For years, while raising our kids, part of my “Plate of Life” included a daily routine of packing lunches, making breakfast, and cooking dinner. I really found fulfillment in it and found myself duplicating what my mother did for me when I was growing up.
I don’t regret one minute of this daily pleasure/job. Meal time, especially dinner with the 5 of us, is one thing I miss most on the Back 9 and even more now that we have an empty nest. It was a time when our family gathered over much conversation, laughter, and a whole lot of eating. Overall, it was a time of day that I looked forward to with great anticipation. In the last 3 years I have had to lean heavily into God to show me on the Back 9 what I could do to not be too sad about the changes in meal time and how to replace that time in a positive, fulfilling way.
Bill probably would tell you he misses the meals at home, but now we go out for dinner more often than not. It is refreshing to go about my day and not think so much about planning dinner. We often get to try out different places to eat and I especially enjoy it when we can fellowship with others. We love to take young people out for dinner. Fortunately, we have made friends with college students and love taking them to dinner. It allows us opportunity to be involved in their lives while they are here in Columbia and hopefully for a long time thereafter! Many of them call me “Mama B” which is a pet name I have really enjoyed acquiring. In looking back over the last three years of empty nest, none of the years look the same….in fact, my days are anything but routine so far on the Back 9, very much unlike the daily Routine and the “Plate of LIfe” I loved on the Front 9.
Trust……I believe is one thing that God has sitting in a prominent place on my “Plate of Life” for the Back 9. God knows I am a planner, organizer, and love to be proactive…. and I am at one of those places….where I believe God is smiling…Let me pause here: If you have been a steady reader of the Back 9 posts, you know by now that I am a firm believer in God having a sense of humor, especially when His plan involves teaching, stretching and challenging one of His children who has been a believer for a very long time!
God is smiling because He is continually “shaking things up in my life,” getting rid of the routines…..and has given me a “Plate of Life” that is unpredictable and NEW every day. I now have 3 years of experience under my belt and looking back, I can testify there has been a “real shaking” going on. Life in the Back 9 has been anything but predictable! What I had thought it would look like…….doesn’t even resemble what it has been.
The scripture that has been the most comforting to me has been Psalm 91, “He who dwells in the shelter of the Most High will abide in the shadow of the Almighty, I will say to the Lord, ‘My refuge and my fortress may God in whom I trust.'” The whole Psalm has been one I have prayed and read over and over again, partly because there have been some real disappointments and challenges for our kids. God has used them all to teach us to Trust Him with blind faith when we didn’t understand. Even looking at the recent and sudden stroke my dad suffered right in front of me was a “real shake up” of having to TRUST in God and the unknown.

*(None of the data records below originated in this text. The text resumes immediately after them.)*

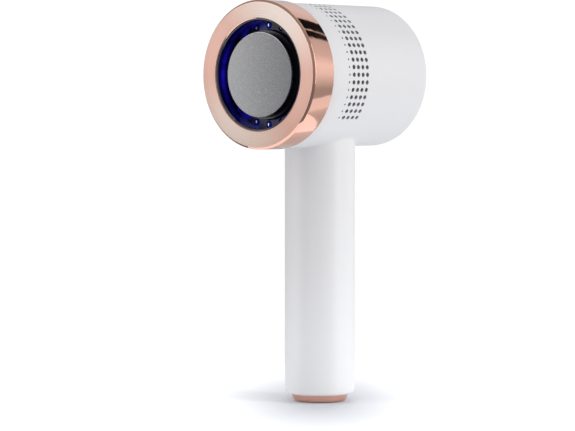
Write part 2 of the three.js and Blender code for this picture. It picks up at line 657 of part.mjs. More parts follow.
const handle = new THREE.Group();
handle.add(
  handleShell(), baseFoot(), footPad(), footScrew(), handleFrame(), ...frameScrews(), batteryCell(),
  controlBoard(), tactSwitch(), chargeSocket(), speedIndicator(), buttonBezel(), powerButton(),
);

const device = new THREE.Group();
device.add(head, handle);

export default device;
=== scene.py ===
"""The looks of a cordless callus remover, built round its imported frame. Lengths below are in millimetres,
and MM turns them into metres where a point is made."""
import json
import math

import bmesh
import bpy
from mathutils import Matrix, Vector


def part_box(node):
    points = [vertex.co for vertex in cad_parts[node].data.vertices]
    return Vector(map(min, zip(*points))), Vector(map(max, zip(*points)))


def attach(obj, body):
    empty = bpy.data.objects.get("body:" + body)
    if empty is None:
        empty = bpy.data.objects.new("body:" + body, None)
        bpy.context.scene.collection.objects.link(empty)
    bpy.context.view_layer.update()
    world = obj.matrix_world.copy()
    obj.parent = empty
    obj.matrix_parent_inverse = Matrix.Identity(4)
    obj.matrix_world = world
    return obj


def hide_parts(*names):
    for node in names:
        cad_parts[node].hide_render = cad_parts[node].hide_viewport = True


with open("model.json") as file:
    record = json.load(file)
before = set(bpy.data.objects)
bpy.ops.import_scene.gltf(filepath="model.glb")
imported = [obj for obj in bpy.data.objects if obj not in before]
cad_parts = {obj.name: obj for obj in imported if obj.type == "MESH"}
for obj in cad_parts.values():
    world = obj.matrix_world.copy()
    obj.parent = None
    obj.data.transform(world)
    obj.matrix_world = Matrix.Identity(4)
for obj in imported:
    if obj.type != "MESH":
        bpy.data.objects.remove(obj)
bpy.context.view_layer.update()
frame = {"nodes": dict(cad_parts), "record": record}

MM = 0.001


def size_mm(node):
    """(lowest corner, highest corner) of a CAD node, in millimetres."""
    low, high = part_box(node)
    return low / MM, high / MM


# ---------------------------------------------------------------- sizes, from the frame
ring_low, ring_high = size_mm("front_ring")
barrel_low, barrel_high = size_mm("barrel_shell")
handle_low, handle_high = size_mm("handle_shell")
tube_back = size_mm("light_tube")[1].y
pad_low, pad_high = size_mm("abrasive_pad")
button_low, button_high = size_mm("power_button")
bezel_low, bezel_high = size_mm("button_bezel")
light_low, light_high = size_mm("speed_indicator")
port_low, port_high = size_mm("charge_socket")
foot_low, foot_high = size_mm("base_foot")
sole_low, sole_high = size_mm("foot_pad")

HEAD_Y = ring_low.y
HEAD_Z = (ring_low.z + ring_high.z) / 2
RING_R = (ring_high.x - ring_low.x) / 2
RING_LENGTH = ring_high.y - ring_low.y
BARREL_R = (barrel_high.x - barrel_low.x) / 2
BARREL_BACK = barrel_high.y - HEAD_Y
HANDLE_R = (handle_high.x - handle_low.x) / 2
HANDLE_BOTTOM = handle_low.z
PAD_R = (pad_high.x - pad_low.x) / 2
PAD_RIM = 1.5                        # depth of the disc's rim behind the ring's face
PAD_TOP = pad_low.y - HEAD_Y
BUTTON_Z = (button_low.z + button_high.z) / 2
BUTTON_R = (button_high.x - button_low.x) / 2
BEZEL_R = (bezel_high.x - bezel_low.x) / 2
LIGHT_X = HANDLE_R * math.sin(math.radians(10))
LIGHTS_Z = (light_low.z + light_high.z) / 2
PORT_Z = (port_low.z + port_high.z) / 2
FOOT_R = (foot_high.x - foot_low.x) / 2

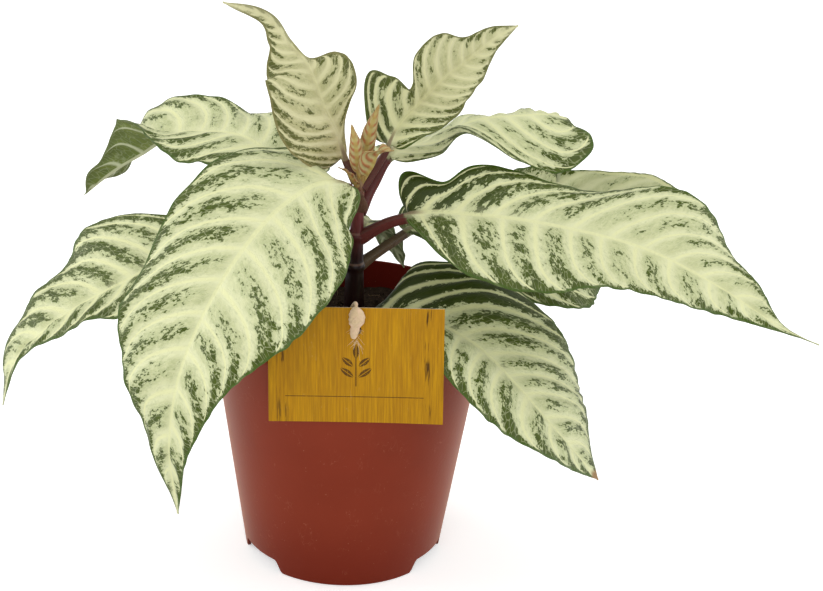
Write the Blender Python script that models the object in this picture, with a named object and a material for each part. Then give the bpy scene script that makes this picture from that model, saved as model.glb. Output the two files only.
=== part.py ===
"""A potted zebra plant: a tapered nursery pot, soil, one stem, leaves, and a card tied on with string.

Lengths are in millimetres and become metres where a mesh is made. The tables measure from the pot's axis at
the height of its feet, with +Z up and the front towards -Y. At the end everything is moved together, so that
the origin is the bottom centre of the whole plant's box.
"""
import bpy
import bmesh
import math
import numpy as np
from mathutils import Vector

for old in list(bpy.data.objects):
    bpy.data.objects.remove(old, do_unlink=True)

MM = 0.001
GAP = 0.3

# Pot
POT_HEIGHT = 110.0
RIM_RADIUS = 60.0
BASE_RADIUS = 43.2
WALL = 1.2
FLOOR_TOP = 8.2
FLOOR_UNDER = 7.0
POT_SIDES = 72
NOTCH_HEIGHT = 5.8
NOTCH_HALF_ANGLE = 17.5
NOTCH_SLANT = 5.0
FIRST_NOTCH = -25.0

# Soil
SOIL_TOP = 97.5
SOIL_SIDES = 36
SOIL_RINGS = 5
SOIL_LUMP = 1.1

# Stem: height, x, y and radius at stations from the hole's floor to the tip
STEM_FOOT = 60.0
STEM = [(60.0, 2.0, 0, 3.6), (97.0, 2.0, 0, 4.5), (112.0, 2.0, 0, 4.4), (126.0, 2.0, 0, 4.0),
        (134.0, 2.1, 0, 3.4), (147.0, 2.3, 0, 2.9), (161.0, 2.5, 0, 2.6), (170.0, 2.8, 0, 2.3), (176.0, 3.0, 0, 1.6)]
STEM_NODES = [112.0, 133.0, 147.0, 161.0]
NODE_SWELL = 0.5
NODE_SPREAD = 1.6
STEM_SIDES = 12

# Leaves
BLADE = 0.8
STALK = 2.0
STALK_TAPER = 0.75
RIB_LEAST = 0.8
LIFT_FROM = 8.0
LEAF_ROWS = 20
STALK_ROWS = 3
BASE, POINT, FORE = 0.5, 1.0, 0.55

# Each leaf: petiole is the length without blade, back is how far the base lobes sweep back, a wave is
# height, number along the blade and phase. A station is a place on the midrib, then for the left and for
# the right half, seen from the stem towards the tip: degrees of lift, degrees of curl, half width.
LEAVES = {
    "leaf_front_left": dict(
        petiole=22, back=-0.4, left_wave=(2, 4, 0.0), right_wave=(4, 4.5, 0.35), stations=[
            ((2, 0, 159), (-5, -15, 30), (-5, -15, 30)), ((0, -8, 170), (-10, -15, 32), (-5, -15, 30)),
            ((-5, -15, 177), (-10, -15, 34), (-5, -15, 32)), ((-14, -21, 178), (-10, -15, 39), (0, -15, 36)),
            ((-28, -32, 172), (-3, -15, 46), (14, -15, 43)),
            ((-43, -50, 159), (0, -15, 47), (13, -15, 40)), ((-53, -63, 145), (5, -15, 36), (10, -15, 39)),
            ((-65, -80, 118), (5, -15, 27), (10, -15, 33)), ((-69, -84, 89), (10, -15, 25), (10, -15, 27)),
            ((-66, -80, 55), (15, -15, 24), (15, -15, 24))]),
    "leaf_low_left": dict(
        petiole=22, back=-0.5, left_wave=(2, 4, 0.0), right_wave=(4, 5, 0.5), stations=[
            ((2, 0, 147), (10, -15, 28), (10, -15, 30)), ((-22, -1, 152), (10, -15, 30), (15, -15, 32)),
            ((-51, -7, 150), (10, -15, 32), (20, -15, 34)), ((-80, -14, 137), (8, -15, 32), (20, -15, 38)),
            ((-98, -20, 128), (8, -15, 27), (20, -15, 36)), ((-114, -25, 119), (10, -15, 22), (20, -15, 35)),
            ((-127, -30, 109), (10, -15, 15), (20, -15, 36)), ((-136, -33, 97), (5, -15, 14), (20, -15, 40)),
            ((-142, -35, 79), (0, -15, 14), (10, -15, 40))]),
    "leaf_upper_left": dict(
        petiole=20, back=-0.5, left_wave=(2, 4, 0.5), right_wave=(2, 4, 0.5), stations=[
            ((2, 0, 165), (0, -15, 28), (0, -15, 26)), ((-10, 8, 169), (0, -15, 30), (0, -15, 28)),
            ((-31, 20, 172), (0, -15, 30), (0, -15, 30)), ((-49, 34, 177), (0, -15, 30), (2, -15, 31)),
            ((-68, 46, 174), (0, -10, 30), (10, -15, 33)), ((-77, 52, 171), (5, 0, 29), (12, -15, 33)),
            ((-86, 57, 166), (40, 20, 24), (18, -10, 32)), ((-95, 60, 159), (100, 10, 22), (28, -10, 30)),
            ((-108, 61, 150), (110, 0, 18), (35, 0, 22)), ((-121, 60, 139), (110, 0, 18), (35, 0, 20))]),
    "leaf_top_left": dict(
        petiole=12, back=-0.5, stalk=1.6, left_wave=(1, 4, 0.0), right_wave=(1, 4, 0.0), up=(0.3, -1, 0.3), stations=[
            ((1.5, 0, 171), (30, -10, 22), (30, -10, 6)), ((-3, 3, 179), (30, -10, 22), (30, -10, 6)),
            ((-8, 2, 194), (30, -10, 26), (30, -10, 10)), ((-13, 2, 204), (30, -10, 24), (30, -10, 17)),
            ((-17, 4, 214), (30, -10, 20), (30, -10, 11)), ((-21, 8, 221), (30, -10, 15), (30, -10, 5)),
            ((-28, 12, 227), (30, -10, 12), (40, -10, 3)), ((-36, 16, 235), (30, -10, 10), (40, -10, 4)),
            ((-57, 20, 241), (30, -10, 8), (40, -10, 6))]),
    "leaf_top_right": dict(
        petiole=22, back=-0.9, stalk=1.6, left_wave=(1, 3, 0.0), right_wave=(1, 3, 0.0), up=(-0.3, -1, 0.3), stations=[
            ((4, -1, 169), (30, -10, 18), (30, -10, 18)), ((12, 6, 180), (30, -10, 24), (30, -10, 18)),
            ((18, 13, 192), (30, -10, 32), (30, -10, 18)), ((28, 20, 202), (80, -10, 10), (30, -10, 19)),
            ((38, 24, 212), (30, -10, 17), (30, -10, 17)), ((48, 28, 219), (30, -10, 12), (30, -10, 14)),
            ((57, 32, 226), (30, -10, 9), (30, -10, 12)), ((67, 36, 231), (30, -10, 9), (30, -10, 11))]),
    "leaf_upper_right": dict(
        petiole=26, back=-0.4, left_wave=(2, 4, 0.0), right_wave=(2, 4, 0.0), stations=[
            ((2, 0, 160), (0, -10, 24), (0, -10, 22)), ((8, 9, 169), (0, -10, 24), (0, -10, 22)),
            ((15, 18, 179), (-10, -10, 26), (0, -10, 26)), ((26, 27, 179), (-20, -10, 28), (15, -10, 28)),
            ((39, 34, 183), (-20, -10, 28), (28, -10, 26)), ((51, 39, 187), (-16, -10, 24), (-8, -10, 32)),
            ((71, 46, 189), (-16, -10, 18), (-20, -10, 38)), ((83, 51, 189), (-15, -10, 13), (-20, -10, 36)),
            ((89, 57, 183), (-10, -10, 12), (-10, -5, 27)), ((91, 60, 173), (-10, -10, 14), (0, 0, 22)),
            ((91, 62, 161), (-10, 0, 18), (0, 0, 20)), ((90, 63, 150), (-10, 0, 18), (0, 0, 20))]),
    "leaf_right": dict(
        petiole=26, back=-0.8, left_wave=(5, 2.9, -0.11), right_wave=(4, 1.85, 0.34), stations=[
            ((2, 0, 147), (60, -15, 28), (10, -15, 14)), ((17, -2, 156), (55, -15, 31), (0, -15, 16)),
            ((30, -4, 160), (35, -15, 29), (-10, -15, 22)), ((53, -8, 162), (25, -15, 33), (-10, -15, 40)),
            ((91, -14, 160), (25, -15, 33), (-10, -15, 33)), ((127, -22, 154), (30, -15, 38), (-10, -15, 30)),
            ((156, -30, 142), (25, -15, 27), (0, -15, 24)), ((183, -38, 128), (20, -15, 15), (5, -15, 13)),
            ((197, -40, 123), (15, -15, 9), (10, -15, 9))]),
    "leaf_right_back": dict(
        petiole=31, back=-0.4, left_wave=(2, 4, 0.0), right_wave=(2, 4, 0.0), stations=[
            ((2, 0, 133), (10, -15, 12), (-10, -15, 14)), ((18, 16, 139), (20, -15, 14), (-10, -15, 15)),
            ((24, 22, 141), (20, -15, 20), (-15, -15, 16)), ((42, 36, 138), (18, -15, 32), (-25, -15, 26)),
            ((69, 52, 132), (20, -15, 35), (-28, -15, 37)), ((92, 64, 127), (40, 30, 38), (-28, -15, 33)),
            ((111, 74, 124), (75, 90, 40), (-30, -15, 30)), ((131, 84, 118), (75, 100, 38), (-20, -15, 30)),
            ((151, 92, 106), (70, 90, 34), (0, -15, 30)), ((160, 94, 90), (70, 90, 30), (0, -15, 30))]),
    "leaf_low_right": dict(
        petiole=10, back=-0.4, left_wave=(2, 3, 0.0), right_wave=(1, 3, 0.0), stations=[
            ((2, 0, 112), (15, -20, 34), (0, -20, 22)), ((11, -8, 115), (25, -20, 40), (0, -20, 24)),
            ((22, -14, 118), (30, -20, 46), (5, -20, 24)), ((35, -23, 119), (25, -20, 45), (10, -20, 26)),
            ((54, -34, 114), (20, -20, 44), (10, -20, 29)), ((73, -47, 101), (15, -20, 42), (10, -20, 29)),
            ((87, -54, 88), (10, -20, 41), (10, -20, 29)), ((107, -58, 66), (10, -20, 40), (10, -20, 27))]),
    "leaf_back": dict(
        petiole=10, back=-0.3, left_wave=(1, 4, 0.0), right_wave=(1, 4, 0.0), stations=[
            ((2, 0, 140), (10, -15, 9), (10, -15, 8)), ((5, 10, 148), (10, -15, 10), (10, -15, 8)),
            ((8, 18, 147), (10, -15, 11), (10, -15, 8)), ((12, 25, 140), (10, -15, 11), (10, -15, 9)),
            ((18, 30, 130), (10, -15, 11), (10, -15, 10)), ((23, 32, 119), (10, -15, 11), (10, -15, 10))]),
    "tip_leaf_tall": dict(
        petiole=4, back=0.0, stalk=0.8, left_wave=(0.4, 5, 0.0), right_wave=(0.4, 5, 0.5), up=(0, -1, 0.3), stations=[
            ((3, -1, 173), (30, 0, 2.4), (30, 0, 2.4)), ((2, -5, 181), (30, 0, 3.2), (30, 0, 3.2)),
            ((1, -6, 190), (30, 0, 3.2), (30, 0, 3.2)), ((-1, -5, 199), (30, 0, 3), (30, 0, 3))]),
    "tip_leaf_back": dict(
        petiole=4, back=0.0, stalk=0.8, left_wave=(0.4, 5, 0.0), right_wave=(0.4, 5, 0.5), up=(0, -1, 0.3), stations=[
            ((3, 1, 174), (30, 0, 2.4), (30, 0, 2.4)), ((4, 2, 182), (30, 0, 3.2), (30, 0, 3.2)),
            ((5, 3, 191), (30, 0, 3.2), (30, 0, 3.2)), ((7, 2, 202), (30, 0, 3), (30, 0, 3))]),
    "tip_leaf_curled": dict(
        petiole=5, back=0.0, stalk=0.8, left_wave=(0.6, 3, 0.0), right_wave=(0.6, 3, 0.0), stations=[
            ((3, 0, 172), (30, 20, 5), (20, 20, 5)), ((8, -5, 174), (30, 20, 6), (20, 20, 6)),
            ((12, -9, 180), (30, 20, 6.5), (20, 20, 6.5)), ((12, -10, 188), (30, 20, 6), (20, 20, 6))]),
    "tip_leaf_low": dict(
        petiole=4, back=0.0, stalk=0.7, left_wave=(0.5, 3, 0.0), right_wave=(0.5, 3, 0.5), stations=[
            ((3, 0, 169), (20, 0, 3), (20, 0, 3)), ((1, -4, 174), (20, 0, 3.4), (20, 0, 3.4)),
            ((-2, -5, 178), (20, 0, 3.4), (20, 0, 3.4)), ((-6, -5, 180), (20, 0, 3), (20, 0, 3))]),
}
SMALL_ROWS = 6

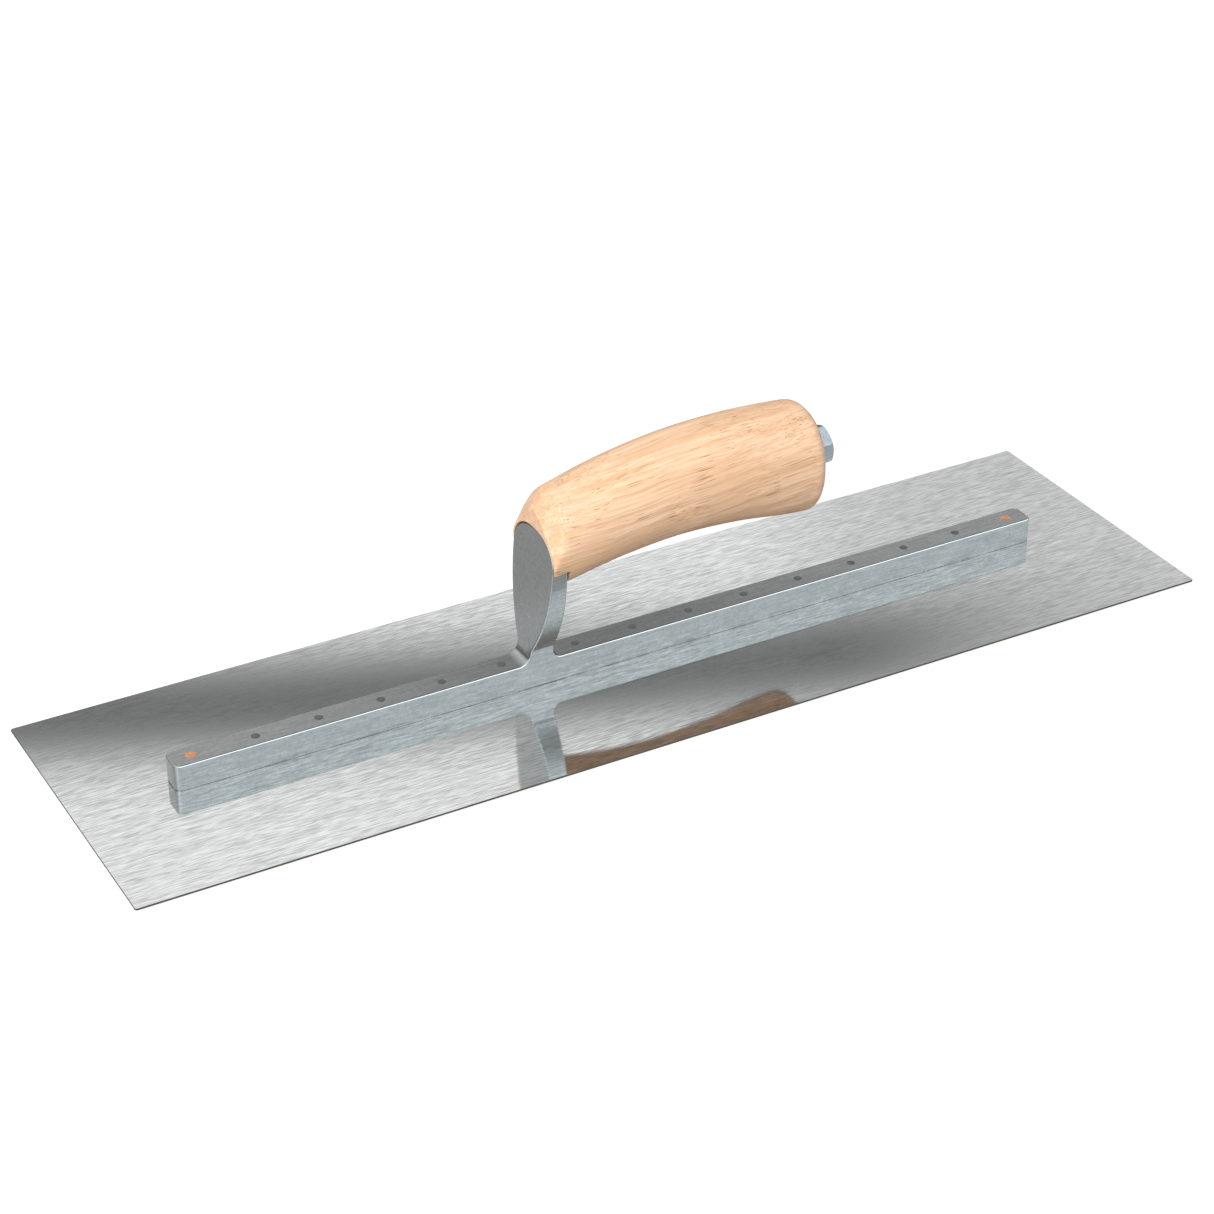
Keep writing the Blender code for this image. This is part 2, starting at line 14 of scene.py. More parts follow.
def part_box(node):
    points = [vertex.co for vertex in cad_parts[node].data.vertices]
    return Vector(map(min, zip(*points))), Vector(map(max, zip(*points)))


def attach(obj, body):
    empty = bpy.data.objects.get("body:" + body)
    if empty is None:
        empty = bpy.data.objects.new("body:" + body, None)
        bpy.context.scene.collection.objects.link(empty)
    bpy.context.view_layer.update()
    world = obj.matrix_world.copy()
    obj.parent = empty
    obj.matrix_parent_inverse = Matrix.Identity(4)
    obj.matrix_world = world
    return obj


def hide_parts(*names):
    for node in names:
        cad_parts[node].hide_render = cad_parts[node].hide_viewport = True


MM = 0.001
SHARP_ANGLE = math.radians(28.0)
WELD = 1e-7

# bar of the mounting
BAR_HALF_LENGTH = 168.7 * MM
BAR_HALF_WIDTH = 5.1 * MM
BAR_TOP = 10.1 * MM
BAR_FOOT = 0.72 * MM
BAR_CORNER = 2.7 * MM
EDGE_ROUND = 0.6 * MM
FOOT_ROUND = 0.25 * MM
BAR_INNER_RING = 2.5 * MM
BAR_SIDE_HEIGHTS = (3.0 * MM, 7.0 * MM, 9.3 * MM)

# shank of the mounting
LEAF_HALF_WIDTH = 14.2 * MM
LEAF_MIDDLE_Z = 47.0 * MM
LEAF_TOP_Z = 59.5 * MM
LEAF_POWER = 2.2
LEAF_FLARE_RADIUS = 60.0 * MM
CREASE_SOFTNESS = 0.25 * MM
SHANK_FRONT_X = (-35.2 * MM, -40.3 * MM)
SHANK_BACK_X = (-29.8 * MM, -30.9 * MM)
SHANK_LEAN_POWER = 1.4
FRONT_FILLET = 4.5 * MM
BACK_FILLET = 3.0 * MM
FILLET_SINK = 0.02 * MM
SHANK_ROOT_Z = 5.0 * MM
SHANK_FOOT_HEIGHT = 8.0 * MM
SLOPE_STEP = 0.01 * MM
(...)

I would be lying if I said I wouldn’t want to change some of the things in the last 3 years. The end of the story has not been written on some things, but because of the nature and character of God, I know that I know that, even the pain and suffering we have experienced is for our good. I also know that we are not assigned a “pain-free life,” in fact, no one is. I Corinthians 15:57-58 reminds us that our labor is not in vain, “But thanks be to God, who gives us the victory through our Lord Jesus Christ. Therefore, my beloved brothers, be steadfast, immovable, always abounding in the work of the Lord, knowing that in the Lord your labor is not in vain.”
Trust….Blind Trust is what I want to encourage you to choose. God will not take you to a place that He will not see you through. HE is the only one who has the whole view of your life…. learning to walk by faith and trust and not by sight…..allows you to SEE HIM more clearly….I have found if everything were predictable and manageable, I might take too much of the credit….thus not having my eyes on HIM……self-reliance is not where God intends for us to live……HE intends for us to “ride on his shoulders!”
Psalm 9:10, “Those who know your name trust in you, for you, Lord, have never forsaken those who seek you.”